After that we headed to Suntec for lunch and eventually dinner. While we were at Carrefour, Oliver kept running about. We were looking for a nursery room to feed Heidi (there used to be one in Carrefour). In the blink of an eye Oliver was gone. I thought he was still in the maze of clothes and racks, so I stepped back to the main walkway waiting for him to dart out.

Seconds ticked by and still no sign of Oliver. So I went into the rows to comb for Oliver.

Still no sign of him! I peeped under the fitting room just to see if Oliver is with Sophia. No.

More searching and running along the rows to spot Oliver, by now 5 minutes must have passed. I was also starting to imagine the hassle of going to the information counter (which I thought only happen to other parents) to make the announcement. Or worse, to the police station. I was sweating cold sweat.

I began to panic, and frantically called Sophia (she was feeding Heidi in the fitting room).

So both of us (with Heidi) start searching for Oliver. I ran through and scan almost all the rows from one end to the other where the clothes section ends.

But as fast as he disappeared, Sophia spotted Oliver running along the aisle at the bed section. which is diagonally opposite from where I first lost him, and quite a distance away for a kid. It was one hell of a relief to see Oliver safe and sound. We wondered if he realised that we lost him for a while. Or maybe he was the one who lost us.


Monday, April 6, 2009

Numbers counting

Almost everyday, Oliver will count numbers.

..3...4...5...6...7...8...9..10 (a very loud ten)

notice that there is no 1 and 2?

That's Oliver.

Saturday, April 4, 2009

Oliver is not the only child, he is the older child


... and he is not too happy about it.


Last week, I received a phone call from Del-care. Every time, I saw the number identification on my handphone, I could feel my heart misses a beat. Ms Grace, Oliver's English form teacher, inquired on whether there has been any recent major changes in Oliver's life. Oliver had been beating up his friends. He also refused to eat his food. When teacher asked him to eat, he ran away from table and when he finally came back, he swept all the food on the table.


While Ms Grace was telling me over phone about Oliver, I could imagine outburst of anger by Oliver, followed by series of crying in Del-Care. I hope the teachers will not be too harsh on him. I had noticed a few incidents that sometimes the patience in the teachers do run out, and they treated the kids quite harshly. I hope Oliver would not be given such treatment.

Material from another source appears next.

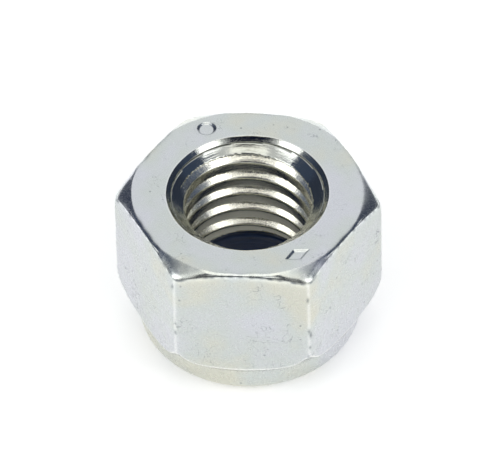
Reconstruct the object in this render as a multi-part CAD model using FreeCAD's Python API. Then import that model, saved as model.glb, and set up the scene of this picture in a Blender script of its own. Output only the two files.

Indeed we noticed that there has been some changes in Oliver's behaviour. He always hit when he could not get the things he wants. At times, he would hit for fun. Up to now, I dont believe in canning or using force to discipline a child. His behaviour does drive us crazy and poor Oliver would sometimes get it from us. For me, it was natural reflexes and I would tell myself to control it. My action also leave me regretting and feeling bad towards Oliver. It is not right for me to hit Oliver. By hitting him, I am not setting a good example, and Oliver might think that it will be alright to hit someone even if that someone is naughty.


Let go back to Oliver's tantrum sessions in school. After the call, I rang Boon Heng and we were both worried that would it be that we neglected Oliver in any way. Would Oliver feel neglected by us as we recently sent him to his grandma's home to stay for a few nights? Or could it be Heidi's presence?


These few days, we consciously make more effort to talk to Oliver, to praise him wherever there is opportunities, be extra patience when he threw tantrums. When he hit, we would not talk to him and explained that it is very painful to being hit. If mother hits him, it will also be painful for him. When he tries to hit, I would hold his hand and control his strength for him.


After a few day of observations. We realise that the real reason may very well be Oliver's jealousy of Heidi's. Why I said that? One incident in the car may just tell it all:


Boon Heng asked Oliver,


"Say I love papa" Oliver replied "I love papa"

"say I love mommy" "I love mommy"

"say I love Heidi" ... slient....

"Oliver, say I love Heidi" .... slient... (this incident left me wondering if it was coincident that Oliver did not repeat what Boon Heng said. Both Boon Heng and I looked at each other sadly and knowingly that Oliver is affected by the shift of our time and attention from him to Heidi.


Maybe I have not done enough to assure Oliver. Maybe Oliver is just at his terrible two. Poor Oliver, being a older child is defintely not easy.